Simon cursed himself again for having told the hangman about his promise at Clara’s bedside. “There’s still too much to do here,” he whispered. “My patients-”

“Your father can take care of them,” the hangman interrupted. “I’ve already told Lechner you’ll be traveling the next few weeks.”

“You did what?” Simon’s voice was loud enough now that even the priest up at the altar cleared his throat. “But…”

“Magdalena also didn’t think that was a good idea,” Kuisl sighed, lowering his voice again. “She still doesn’t trust letting you out of her sight, so I made her promise to go along with you to Altötting. You’ll go through Munich and pick up a few herbs for me, and some books. A fellow named Athanasius Kircher has written a new book about the plague and how to cure it…” The hangman’s face broke out in a broad grin. “If you don’t behave yourself in the next few days, I’ll think it over and perhaps come along, too.”

Simon could hardly believe his good fortune. He’d have a few weeks together with Magdalena, far from this place where she was the ostracized hangman’s daughter. Nobody would know her!

“Kuisl, how can I thank you…?” he whispered.

“Don’t thank me; thank the one up there,” he replied, pointing up at the Great God of Altenstadt. “He convinced me to do it. Now I’ve done him two favors.”

“Two favors?” Simon asked, baffled.

Jakob Kuisl drew on his cold pipe as if he were at home and not in the church. “The larch wood in his back was rotten,” he began. “The day before yesterday, the carpenter Balthasar Hemerle had to repair the Savior for Candlemas, and he couldn’t find a good piece of wood for it…old, solid wood that had already survived sixteen hundred years…”

Slowly, it dawned on Simon what he was talking about. “The True Cross of Christ in Steingaden…” he started to say.

The hangman knocked out his pipe on the pew. “I was able to save a small piece from the fire as a keepsake. It fit exactly into the back of the Savior.”

When Simon looked up at the Great God of Altenstadt, he thought he detected a smile cross the chiseled wood of Jesus’s face.
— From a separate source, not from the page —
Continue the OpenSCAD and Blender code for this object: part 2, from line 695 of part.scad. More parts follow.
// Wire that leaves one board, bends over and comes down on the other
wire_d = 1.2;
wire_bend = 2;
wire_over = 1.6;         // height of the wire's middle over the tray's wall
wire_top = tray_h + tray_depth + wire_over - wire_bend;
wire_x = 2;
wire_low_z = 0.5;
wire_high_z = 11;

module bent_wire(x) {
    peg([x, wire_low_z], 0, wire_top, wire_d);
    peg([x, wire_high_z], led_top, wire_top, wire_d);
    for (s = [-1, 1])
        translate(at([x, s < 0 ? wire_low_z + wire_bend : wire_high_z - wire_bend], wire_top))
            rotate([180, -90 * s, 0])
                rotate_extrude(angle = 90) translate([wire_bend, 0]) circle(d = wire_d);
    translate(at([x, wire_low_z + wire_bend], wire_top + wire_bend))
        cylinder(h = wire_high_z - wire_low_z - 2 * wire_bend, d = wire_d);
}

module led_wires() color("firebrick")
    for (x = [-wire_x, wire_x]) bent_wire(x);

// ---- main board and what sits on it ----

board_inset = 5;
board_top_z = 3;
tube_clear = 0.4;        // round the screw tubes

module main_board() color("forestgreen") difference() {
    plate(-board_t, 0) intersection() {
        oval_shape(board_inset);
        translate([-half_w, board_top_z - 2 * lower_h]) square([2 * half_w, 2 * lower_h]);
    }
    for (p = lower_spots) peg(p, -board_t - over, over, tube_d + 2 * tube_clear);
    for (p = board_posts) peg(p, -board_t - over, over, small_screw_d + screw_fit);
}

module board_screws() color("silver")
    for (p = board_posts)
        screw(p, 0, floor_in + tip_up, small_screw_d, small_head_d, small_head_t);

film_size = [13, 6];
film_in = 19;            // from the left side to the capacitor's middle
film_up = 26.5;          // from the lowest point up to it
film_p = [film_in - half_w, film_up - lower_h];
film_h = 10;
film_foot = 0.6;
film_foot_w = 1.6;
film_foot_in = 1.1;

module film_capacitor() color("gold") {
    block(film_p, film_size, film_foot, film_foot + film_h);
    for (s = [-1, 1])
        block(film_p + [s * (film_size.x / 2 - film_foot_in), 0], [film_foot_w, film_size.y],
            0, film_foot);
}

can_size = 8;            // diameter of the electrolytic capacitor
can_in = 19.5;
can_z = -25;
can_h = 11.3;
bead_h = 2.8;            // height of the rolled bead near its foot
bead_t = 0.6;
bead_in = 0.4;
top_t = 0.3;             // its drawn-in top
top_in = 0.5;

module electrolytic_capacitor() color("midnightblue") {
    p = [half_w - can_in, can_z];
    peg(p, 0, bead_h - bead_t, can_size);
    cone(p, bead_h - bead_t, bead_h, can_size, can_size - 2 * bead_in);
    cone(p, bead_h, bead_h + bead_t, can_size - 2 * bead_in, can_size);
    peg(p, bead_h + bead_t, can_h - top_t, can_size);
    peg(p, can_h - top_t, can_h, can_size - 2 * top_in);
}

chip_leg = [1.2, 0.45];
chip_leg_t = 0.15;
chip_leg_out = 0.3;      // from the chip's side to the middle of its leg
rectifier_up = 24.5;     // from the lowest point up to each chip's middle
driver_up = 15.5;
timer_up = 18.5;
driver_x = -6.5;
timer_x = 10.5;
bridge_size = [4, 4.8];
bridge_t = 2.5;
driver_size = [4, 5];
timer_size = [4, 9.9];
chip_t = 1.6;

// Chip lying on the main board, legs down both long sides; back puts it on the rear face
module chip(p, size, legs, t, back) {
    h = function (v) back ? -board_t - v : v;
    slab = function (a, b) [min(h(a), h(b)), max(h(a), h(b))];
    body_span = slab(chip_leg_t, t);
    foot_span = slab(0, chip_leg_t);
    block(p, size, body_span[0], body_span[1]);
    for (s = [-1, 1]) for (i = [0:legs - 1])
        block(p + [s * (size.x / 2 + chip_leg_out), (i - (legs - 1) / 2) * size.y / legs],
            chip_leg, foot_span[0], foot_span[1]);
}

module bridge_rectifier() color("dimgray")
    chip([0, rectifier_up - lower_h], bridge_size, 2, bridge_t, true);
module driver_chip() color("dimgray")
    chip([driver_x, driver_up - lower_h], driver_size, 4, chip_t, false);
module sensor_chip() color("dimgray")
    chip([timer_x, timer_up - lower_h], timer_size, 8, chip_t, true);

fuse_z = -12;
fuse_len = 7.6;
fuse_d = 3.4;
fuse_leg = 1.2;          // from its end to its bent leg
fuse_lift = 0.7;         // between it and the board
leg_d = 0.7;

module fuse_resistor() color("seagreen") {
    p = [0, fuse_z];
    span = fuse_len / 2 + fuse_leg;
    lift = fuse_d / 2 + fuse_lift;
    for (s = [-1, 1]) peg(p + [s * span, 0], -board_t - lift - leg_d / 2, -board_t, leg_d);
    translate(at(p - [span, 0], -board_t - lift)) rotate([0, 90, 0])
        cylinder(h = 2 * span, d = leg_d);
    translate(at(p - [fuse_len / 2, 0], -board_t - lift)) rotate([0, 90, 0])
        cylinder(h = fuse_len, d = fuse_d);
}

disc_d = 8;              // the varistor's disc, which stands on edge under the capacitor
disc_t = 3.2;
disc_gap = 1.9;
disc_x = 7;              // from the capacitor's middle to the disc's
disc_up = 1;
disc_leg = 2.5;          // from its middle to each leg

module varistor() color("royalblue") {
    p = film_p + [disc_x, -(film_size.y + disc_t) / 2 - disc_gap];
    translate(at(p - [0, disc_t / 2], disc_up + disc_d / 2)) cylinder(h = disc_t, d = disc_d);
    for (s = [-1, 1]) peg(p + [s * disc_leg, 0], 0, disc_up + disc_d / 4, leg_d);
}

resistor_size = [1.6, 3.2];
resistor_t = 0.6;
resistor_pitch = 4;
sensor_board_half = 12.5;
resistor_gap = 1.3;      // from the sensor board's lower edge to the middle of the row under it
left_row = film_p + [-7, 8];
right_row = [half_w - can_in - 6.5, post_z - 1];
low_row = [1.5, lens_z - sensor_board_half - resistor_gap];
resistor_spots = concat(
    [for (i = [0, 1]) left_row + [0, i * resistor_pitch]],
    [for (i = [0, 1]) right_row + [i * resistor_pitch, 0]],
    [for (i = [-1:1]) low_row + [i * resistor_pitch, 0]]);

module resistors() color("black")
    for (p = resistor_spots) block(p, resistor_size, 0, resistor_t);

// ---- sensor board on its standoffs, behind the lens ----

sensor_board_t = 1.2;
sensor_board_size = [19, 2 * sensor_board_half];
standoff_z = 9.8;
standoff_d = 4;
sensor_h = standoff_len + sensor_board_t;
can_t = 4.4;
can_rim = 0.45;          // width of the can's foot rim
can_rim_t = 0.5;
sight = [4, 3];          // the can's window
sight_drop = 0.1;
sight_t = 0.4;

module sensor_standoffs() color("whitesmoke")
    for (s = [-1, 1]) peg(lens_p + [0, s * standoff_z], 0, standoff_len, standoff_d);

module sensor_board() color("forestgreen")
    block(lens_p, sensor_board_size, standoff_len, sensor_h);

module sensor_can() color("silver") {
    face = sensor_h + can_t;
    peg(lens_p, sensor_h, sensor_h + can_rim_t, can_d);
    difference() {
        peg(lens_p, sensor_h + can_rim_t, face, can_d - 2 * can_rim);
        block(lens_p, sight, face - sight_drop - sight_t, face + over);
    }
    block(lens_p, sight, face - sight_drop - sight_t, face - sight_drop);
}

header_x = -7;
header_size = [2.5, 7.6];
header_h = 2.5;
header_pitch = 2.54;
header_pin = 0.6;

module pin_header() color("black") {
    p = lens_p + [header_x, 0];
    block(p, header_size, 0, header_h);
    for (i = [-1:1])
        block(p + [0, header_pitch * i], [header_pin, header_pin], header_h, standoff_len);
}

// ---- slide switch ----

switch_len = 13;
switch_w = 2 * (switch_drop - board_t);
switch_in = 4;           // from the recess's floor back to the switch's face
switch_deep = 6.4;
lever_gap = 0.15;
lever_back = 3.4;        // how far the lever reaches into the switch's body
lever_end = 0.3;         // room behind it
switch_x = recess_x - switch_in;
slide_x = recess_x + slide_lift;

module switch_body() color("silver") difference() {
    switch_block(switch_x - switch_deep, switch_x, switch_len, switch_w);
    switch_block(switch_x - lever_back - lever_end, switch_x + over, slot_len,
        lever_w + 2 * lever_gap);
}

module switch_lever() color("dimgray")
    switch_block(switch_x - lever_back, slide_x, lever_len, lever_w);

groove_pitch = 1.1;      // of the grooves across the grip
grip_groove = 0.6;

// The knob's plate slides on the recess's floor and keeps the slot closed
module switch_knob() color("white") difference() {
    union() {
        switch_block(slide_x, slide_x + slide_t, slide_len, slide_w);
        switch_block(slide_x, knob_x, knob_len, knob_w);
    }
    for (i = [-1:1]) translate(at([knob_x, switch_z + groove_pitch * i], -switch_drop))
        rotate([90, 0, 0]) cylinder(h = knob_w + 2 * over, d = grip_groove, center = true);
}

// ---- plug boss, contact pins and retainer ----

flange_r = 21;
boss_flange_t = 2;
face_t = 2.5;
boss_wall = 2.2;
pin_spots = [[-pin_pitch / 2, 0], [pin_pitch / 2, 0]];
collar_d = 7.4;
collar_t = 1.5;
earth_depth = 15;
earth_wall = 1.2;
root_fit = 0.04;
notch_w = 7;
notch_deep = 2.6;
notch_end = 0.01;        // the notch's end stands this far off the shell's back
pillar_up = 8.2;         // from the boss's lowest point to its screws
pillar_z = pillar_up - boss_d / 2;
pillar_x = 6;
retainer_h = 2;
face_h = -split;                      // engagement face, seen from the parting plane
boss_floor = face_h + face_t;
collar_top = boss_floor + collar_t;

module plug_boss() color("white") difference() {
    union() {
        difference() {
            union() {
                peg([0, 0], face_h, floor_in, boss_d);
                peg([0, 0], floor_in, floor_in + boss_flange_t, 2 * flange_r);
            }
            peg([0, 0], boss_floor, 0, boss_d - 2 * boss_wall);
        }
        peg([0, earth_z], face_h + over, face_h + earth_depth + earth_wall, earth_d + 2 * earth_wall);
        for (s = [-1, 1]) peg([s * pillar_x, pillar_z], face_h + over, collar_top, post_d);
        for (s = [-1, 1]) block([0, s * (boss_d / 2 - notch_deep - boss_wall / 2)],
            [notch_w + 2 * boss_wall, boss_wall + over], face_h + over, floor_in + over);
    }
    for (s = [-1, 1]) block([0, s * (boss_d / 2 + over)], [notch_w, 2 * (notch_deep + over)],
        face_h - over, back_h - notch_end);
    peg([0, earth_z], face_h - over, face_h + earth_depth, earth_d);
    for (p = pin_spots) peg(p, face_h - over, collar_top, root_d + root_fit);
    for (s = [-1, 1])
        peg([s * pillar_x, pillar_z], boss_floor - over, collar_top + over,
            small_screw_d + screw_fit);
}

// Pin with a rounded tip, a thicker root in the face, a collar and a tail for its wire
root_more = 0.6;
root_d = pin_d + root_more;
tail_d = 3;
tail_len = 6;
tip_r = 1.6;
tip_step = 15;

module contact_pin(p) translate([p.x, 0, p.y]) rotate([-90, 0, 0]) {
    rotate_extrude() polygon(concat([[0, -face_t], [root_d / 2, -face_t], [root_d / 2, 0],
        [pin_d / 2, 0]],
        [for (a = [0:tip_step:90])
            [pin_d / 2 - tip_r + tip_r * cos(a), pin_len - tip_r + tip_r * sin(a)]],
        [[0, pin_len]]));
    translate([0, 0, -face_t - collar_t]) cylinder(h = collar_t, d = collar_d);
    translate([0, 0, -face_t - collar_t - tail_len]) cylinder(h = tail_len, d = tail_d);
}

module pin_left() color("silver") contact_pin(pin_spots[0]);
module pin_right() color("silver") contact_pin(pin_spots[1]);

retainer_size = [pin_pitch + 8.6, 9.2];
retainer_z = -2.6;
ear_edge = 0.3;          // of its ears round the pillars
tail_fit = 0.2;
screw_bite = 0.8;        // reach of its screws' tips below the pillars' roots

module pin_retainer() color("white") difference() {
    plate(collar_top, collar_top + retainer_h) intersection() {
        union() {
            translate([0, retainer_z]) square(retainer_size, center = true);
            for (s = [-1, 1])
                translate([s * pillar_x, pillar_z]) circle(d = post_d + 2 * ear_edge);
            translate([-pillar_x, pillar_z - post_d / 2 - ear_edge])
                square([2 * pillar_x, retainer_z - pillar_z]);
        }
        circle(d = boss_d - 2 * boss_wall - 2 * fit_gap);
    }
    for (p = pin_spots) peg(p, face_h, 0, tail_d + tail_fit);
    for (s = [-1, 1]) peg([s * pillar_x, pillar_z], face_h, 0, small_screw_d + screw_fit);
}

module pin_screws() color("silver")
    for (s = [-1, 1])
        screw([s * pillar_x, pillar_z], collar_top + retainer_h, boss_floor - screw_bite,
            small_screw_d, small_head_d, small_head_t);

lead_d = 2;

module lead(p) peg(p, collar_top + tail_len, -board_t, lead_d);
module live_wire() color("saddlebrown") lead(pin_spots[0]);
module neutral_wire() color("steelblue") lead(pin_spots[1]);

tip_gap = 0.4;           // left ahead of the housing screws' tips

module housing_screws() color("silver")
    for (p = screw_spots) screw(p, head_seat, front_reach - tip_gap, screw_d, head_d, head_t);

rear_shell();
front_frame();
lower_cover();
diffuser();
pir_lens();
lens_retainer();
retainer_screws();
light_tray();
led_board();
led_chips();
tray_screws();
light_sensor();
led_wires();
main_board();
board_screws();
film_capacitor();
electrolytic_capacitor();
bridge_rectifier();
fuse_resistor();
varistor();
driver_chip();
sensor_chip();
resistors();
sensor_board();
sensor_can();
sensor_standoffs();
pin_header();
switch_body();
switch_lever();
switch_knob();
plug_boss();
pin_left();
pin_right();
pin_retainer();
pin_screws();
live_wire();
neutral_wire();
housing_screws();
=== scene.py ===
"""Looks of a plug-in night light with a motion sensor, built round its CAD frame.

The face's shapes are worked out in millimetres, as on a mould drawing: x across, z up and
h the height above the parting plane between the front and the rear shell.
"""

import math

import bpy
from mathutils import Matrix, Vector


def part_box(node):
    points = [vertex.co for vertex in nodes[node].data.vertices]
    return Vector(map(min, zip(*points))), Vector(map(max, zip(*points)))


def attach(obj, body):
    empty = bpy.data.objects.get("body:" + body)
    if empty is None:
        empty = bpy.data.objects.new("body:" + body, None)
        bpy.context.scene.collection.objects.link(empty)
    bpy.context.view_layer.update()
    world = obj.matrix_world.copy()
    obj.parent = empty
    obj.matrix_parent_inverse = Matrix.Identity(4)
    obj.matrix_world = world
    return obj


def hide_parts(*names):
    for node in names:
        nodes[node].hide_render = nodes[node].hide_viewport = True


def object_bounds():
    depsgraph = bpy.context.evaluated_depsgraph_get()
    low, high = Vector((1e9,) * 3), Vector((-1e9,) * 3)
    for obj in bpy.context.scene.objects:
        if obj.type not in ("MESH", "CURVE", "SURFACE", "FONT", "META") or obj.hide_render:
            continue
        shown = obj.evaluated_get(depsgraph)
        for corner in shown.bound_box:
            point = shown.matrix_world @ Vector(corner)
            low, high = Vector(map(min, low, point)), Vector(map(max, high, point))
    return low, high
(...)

But, of course, that was just an illusion.

A FEW WORDS IN CONCLUSION

Some time ago, I was in Hohenschäftlarn visiting my grandmother, who is now eighty-five years old. She lives in what was once a farmhouse that encompasses over twenty rooms filled with old furniture, paintings, and all sorts of knickknacks she’s collected in the last few decades at flea markets all over Bavaria. On the property there’s an enchanted garden, a deep, dark cellar, and a drafty attic, where my cousin and I used to sleep under thick down comforters. Every room, every object in this house, has a story to tell.